+++ Material provided
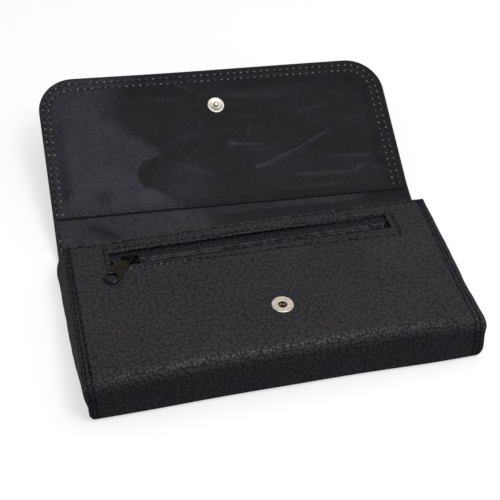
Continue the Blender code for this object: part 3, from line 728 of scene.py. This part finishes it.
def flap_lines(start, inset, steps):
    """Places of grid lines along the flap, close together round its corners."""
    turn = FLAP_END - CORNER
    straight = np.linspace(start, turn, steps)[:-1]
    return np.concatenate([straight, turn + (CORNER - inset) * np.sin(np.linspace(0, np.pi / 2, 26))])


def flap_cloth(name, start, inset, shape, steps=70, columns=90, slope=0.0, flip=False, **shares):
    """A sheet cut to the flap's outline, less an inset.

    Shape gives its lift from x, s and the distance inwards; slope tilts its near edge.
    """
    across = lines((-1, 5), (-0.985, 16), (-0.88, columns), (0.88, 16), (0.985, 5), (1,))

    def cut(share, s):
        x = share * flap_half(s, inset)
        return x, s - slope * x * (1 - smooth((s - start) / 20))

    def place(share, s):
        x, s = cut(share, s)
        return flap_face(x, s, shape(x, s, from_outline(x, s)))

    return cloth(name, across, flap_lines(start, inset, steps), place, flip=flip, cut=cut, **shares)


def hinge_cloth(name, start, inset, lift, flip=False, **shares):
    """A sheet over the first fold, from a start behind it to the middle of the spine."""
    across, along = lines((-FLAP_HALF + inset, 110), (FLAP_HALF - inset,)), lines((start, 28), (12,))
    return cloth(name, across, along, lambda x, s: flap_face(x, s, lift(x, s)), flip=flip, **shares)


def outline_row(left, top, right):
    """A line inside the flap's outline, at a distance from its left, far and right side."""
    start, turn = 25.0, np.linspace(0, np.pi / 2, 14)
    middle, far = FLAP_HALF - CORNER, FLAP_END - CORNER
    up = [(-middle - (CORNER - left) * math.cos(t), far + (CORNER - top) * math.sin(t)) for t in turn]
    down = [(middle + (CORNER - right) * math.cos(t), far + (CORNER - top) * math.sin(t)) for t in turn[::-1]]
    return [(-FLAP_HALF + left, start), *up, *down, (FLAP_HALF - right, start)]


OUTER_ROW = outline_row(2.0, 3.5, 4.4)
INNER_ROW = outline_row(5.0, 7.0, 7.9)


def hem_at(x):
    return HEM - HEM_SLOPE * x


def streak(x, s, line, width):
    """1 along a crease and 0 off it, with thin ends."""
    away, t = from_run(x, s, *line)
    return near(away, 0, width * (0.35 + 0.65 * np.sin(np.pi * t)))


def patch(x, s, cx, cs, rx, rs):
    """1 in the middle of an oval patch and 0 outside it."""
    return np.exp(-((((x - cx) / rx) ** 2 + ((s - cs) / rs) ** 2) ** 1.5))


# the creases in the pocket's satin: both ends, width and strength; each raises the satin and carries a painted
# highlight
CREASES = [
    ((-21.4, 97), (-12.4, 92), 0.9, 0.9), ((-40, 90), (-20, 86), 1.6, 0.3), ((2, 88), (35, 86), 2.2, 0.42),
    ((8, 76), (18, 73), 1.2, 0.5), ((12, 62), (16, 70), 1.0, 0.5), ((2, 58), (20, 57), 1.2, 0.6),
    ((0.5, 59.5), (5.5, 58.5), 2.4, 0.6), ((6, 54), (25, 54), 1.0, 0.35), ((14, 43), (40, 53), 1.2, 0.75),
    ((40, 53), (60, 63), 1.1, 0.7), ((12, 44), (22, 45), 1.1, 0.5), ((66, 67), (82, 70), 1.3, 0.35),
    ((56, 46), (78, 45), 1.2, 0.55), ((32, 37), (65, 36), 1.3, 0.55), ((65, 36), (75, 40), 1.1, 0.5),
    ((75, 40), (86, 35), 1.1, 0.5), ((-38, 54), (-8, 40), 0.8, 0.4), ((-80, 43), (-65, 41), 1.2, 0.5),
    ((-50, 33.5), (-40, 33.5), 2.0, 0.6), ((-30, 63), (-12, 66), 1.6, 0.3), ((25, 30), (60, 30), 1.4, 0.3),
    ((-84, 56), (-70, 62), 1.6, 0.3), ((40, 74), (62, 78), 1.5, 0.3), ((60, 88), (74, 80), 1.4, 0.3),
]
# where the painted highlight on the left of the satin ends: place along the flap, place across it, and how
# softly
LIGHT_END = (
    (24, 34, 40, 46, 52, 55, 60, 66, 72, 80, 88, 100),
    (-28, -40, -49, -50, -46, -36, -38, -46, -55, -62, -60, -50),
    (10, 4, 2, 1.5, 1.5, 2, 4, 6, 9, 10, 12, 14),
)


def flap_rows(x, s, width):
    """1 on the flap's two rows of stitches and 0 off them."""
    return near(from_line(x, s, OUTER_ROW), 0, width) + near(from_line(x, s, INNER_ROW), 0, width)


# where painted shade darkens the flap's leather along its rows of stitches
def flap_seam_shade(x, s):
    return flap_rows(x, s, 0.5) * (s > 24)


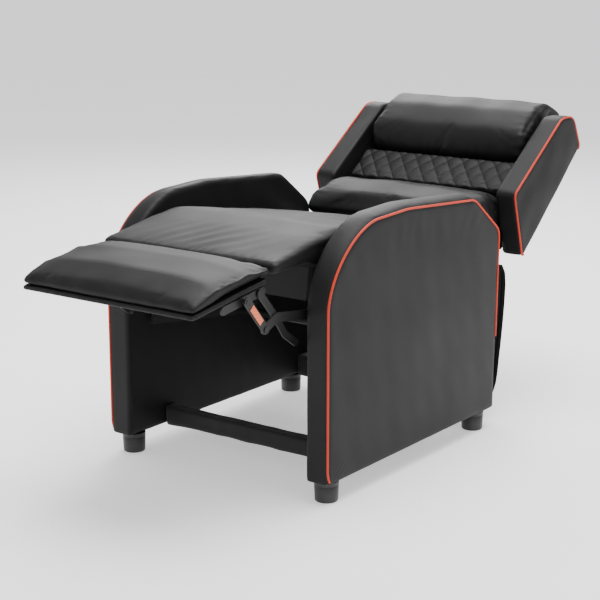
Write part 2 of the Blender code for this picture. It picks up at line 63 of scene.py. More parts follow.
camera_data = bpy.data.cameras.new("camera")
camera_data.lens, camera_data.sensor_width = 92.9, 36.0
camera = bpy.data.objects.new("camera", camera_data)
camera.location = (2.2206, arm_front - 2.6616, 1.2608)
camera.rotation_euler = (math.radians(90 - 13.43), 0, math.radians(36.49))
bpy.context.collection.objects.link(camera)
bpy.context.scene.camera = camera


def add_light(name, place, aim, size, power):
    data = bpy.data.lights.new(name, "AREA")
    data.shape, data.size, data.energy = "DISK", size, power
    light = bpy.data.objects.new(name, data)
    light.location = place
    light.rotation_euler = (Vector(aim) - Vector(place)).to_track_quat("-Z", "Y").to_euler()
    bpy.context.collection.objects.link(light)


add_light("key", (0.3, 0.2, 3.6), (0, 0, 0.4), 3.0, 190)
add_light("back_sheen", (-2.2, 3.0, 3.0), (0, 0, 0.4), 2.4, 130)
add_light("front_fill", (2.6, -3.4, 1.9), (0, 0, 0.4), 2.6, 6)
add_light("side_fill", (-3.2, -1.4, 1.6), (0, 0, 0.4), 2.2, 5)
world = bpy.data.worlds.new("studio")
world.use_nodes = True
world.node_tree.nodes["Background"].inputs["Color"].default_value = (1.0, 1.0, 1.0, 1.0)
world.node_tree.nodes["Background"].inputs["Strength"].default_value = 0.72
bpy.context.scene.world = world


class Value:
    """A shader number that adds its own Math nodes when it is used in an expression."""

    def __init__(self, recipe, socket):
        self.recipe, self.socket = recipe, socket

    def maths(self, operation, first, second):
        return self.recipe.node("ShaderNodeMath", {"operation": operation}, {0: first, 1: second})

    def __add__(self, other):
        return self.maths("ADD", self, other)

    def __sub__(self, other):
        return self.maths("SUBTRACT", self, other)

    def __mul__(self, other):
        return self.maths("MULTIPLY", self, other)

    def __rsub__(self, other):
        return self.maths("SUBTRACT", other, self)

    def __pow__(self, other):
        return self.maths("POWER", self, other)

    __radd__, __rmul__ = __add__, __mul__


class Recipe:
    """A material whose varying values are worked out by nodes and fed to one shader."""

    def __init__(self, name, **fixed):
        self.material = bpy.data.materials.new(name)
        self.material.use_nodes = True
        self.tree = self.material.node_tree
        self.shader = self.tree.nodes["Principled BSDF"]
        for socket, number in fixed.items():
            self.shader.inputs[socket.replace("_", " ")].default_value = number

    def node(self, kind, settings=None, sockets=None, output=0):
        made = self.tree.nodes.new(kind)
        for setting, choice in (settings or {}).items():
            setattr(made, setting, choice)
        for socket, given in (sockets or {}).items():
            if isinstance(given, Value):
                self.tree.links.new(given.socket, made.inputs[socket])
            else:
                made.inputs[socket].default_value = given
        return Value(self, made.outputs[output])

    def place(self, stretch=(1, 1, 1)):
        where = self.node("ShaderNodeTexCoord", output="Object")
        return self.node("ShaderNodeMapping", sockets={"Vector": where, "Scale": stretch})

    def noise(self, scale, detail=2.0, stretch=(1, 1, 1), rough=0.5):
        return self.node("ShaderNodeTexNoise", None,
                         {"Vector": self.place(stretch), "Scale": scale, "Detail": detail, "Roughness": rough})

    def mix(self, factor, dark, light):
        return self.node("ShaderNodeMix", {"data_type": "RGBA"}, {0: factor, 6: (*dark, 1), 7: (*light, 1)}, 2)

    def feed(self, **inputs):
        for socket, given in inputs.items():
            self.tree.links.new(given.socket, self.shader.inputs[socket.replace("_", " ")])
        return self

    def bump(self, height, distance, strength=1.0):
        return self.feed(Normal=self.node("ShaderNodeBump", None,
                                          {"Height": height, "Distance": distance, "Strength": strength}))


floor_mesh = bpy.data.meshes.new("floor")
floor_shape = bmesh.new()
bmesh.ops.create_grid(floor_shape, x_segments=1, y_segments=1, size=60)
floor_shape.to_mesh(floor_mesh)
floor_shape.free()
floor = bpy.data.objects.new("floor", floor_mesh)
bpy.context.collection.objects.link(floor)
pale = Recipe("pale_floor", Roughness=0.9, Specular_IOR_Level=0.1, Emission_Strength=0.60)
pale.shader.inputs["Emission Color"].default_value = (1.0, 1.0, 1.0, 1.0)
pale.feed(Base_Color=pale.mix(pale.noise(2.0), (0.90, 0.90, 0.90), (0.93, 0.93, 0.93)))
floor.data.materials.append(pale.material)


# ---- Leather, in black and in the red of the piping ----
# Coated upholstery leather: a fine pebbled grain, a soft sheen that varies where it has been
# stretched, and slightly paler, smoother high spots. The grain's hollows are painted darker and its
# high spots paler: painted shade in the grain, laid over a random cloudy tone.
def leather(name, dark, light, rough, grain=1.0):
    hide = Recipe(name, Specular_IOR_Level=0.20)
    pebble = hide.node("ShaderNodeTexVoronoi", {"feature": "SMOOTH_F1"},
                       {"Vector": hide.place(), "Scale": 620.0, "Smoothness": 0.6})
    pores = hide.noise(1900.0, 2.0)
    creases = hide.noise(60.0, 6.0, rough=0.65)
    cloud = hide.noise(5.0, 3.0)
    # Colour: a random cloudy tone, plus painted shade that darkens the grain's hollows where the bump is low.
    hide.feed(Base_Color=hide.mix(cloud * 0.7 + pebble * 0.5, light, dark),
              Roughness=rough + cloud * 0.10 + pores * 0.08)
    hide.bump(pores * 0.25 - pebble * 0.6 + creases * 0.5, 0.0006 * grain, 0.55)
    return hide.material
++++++
Extract, please, the lines from the start of the entries above through the one with "return cloth(name, across, along, lambda", both included, reproducing each exactly and adding nothing.

§ Result of the exercise:
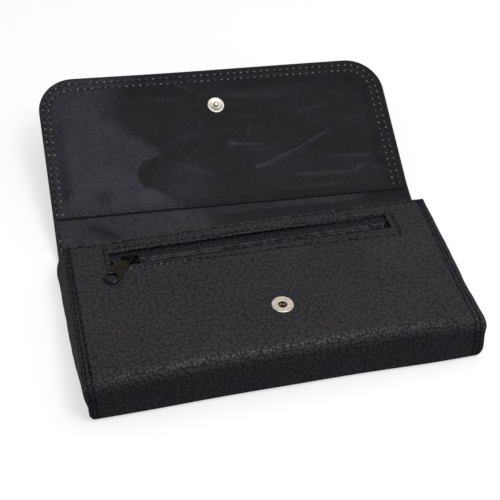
Continue the Blender code for this object: part 3, from line 728 of scene.py. This part finishes it.
def flap_lines(start, inset, steps):
    """Places of grid lines along the flap, close together round its corners."""
    turn = FLAP_END - CORNER
    straight = np.linspace(start, turn, steps)[:-1]
    return np.concatenate([straight, turn + (CORNER - inset) * np.sin(np.linspace(0, np.pi / 2, 26))])


def flap_cloth(name, start, inset, shape, steps=70, columns=90, slope=0.0, flip=False, **shares):
    """A sheet cut to the flap's outline, less an inset.

    Shape gives its lift from x, s and the distance inwards; slope tilts its near edge.
    """
    across = lines((-1, 5), (-0.985, 16), (-0.88, columns), (0.88, 16), (0.985, 5), (1,))

    def cut(share, s):
        x = share * flap_half(s, inset)
        return x, s - slope * x * (1 - smooth((s - start) / 20))

    def place(share, s):
        x, s = cut(share, s)
        return flap_face(x, s, shape(x, s, from_outline(x, s)))

    return cloth(name, across, flap_lines(start, inset, steps), place, flip=flip, cut=cut, **shares)


def hinge_cloth(name, start, inset, lift, flip=False, **shares):
    """A sheet over the first fold, from a start behind it to the middle of the spine."""
    across, along = lines((-FLAP_HALF + inset, 110), (FLAP_HALF - inset,)), lines((start, 28), (12,))
    return cloth(name, across, along, lambda x, s: flap_face(x, s, lift(x, s)), flip=flip, **shares)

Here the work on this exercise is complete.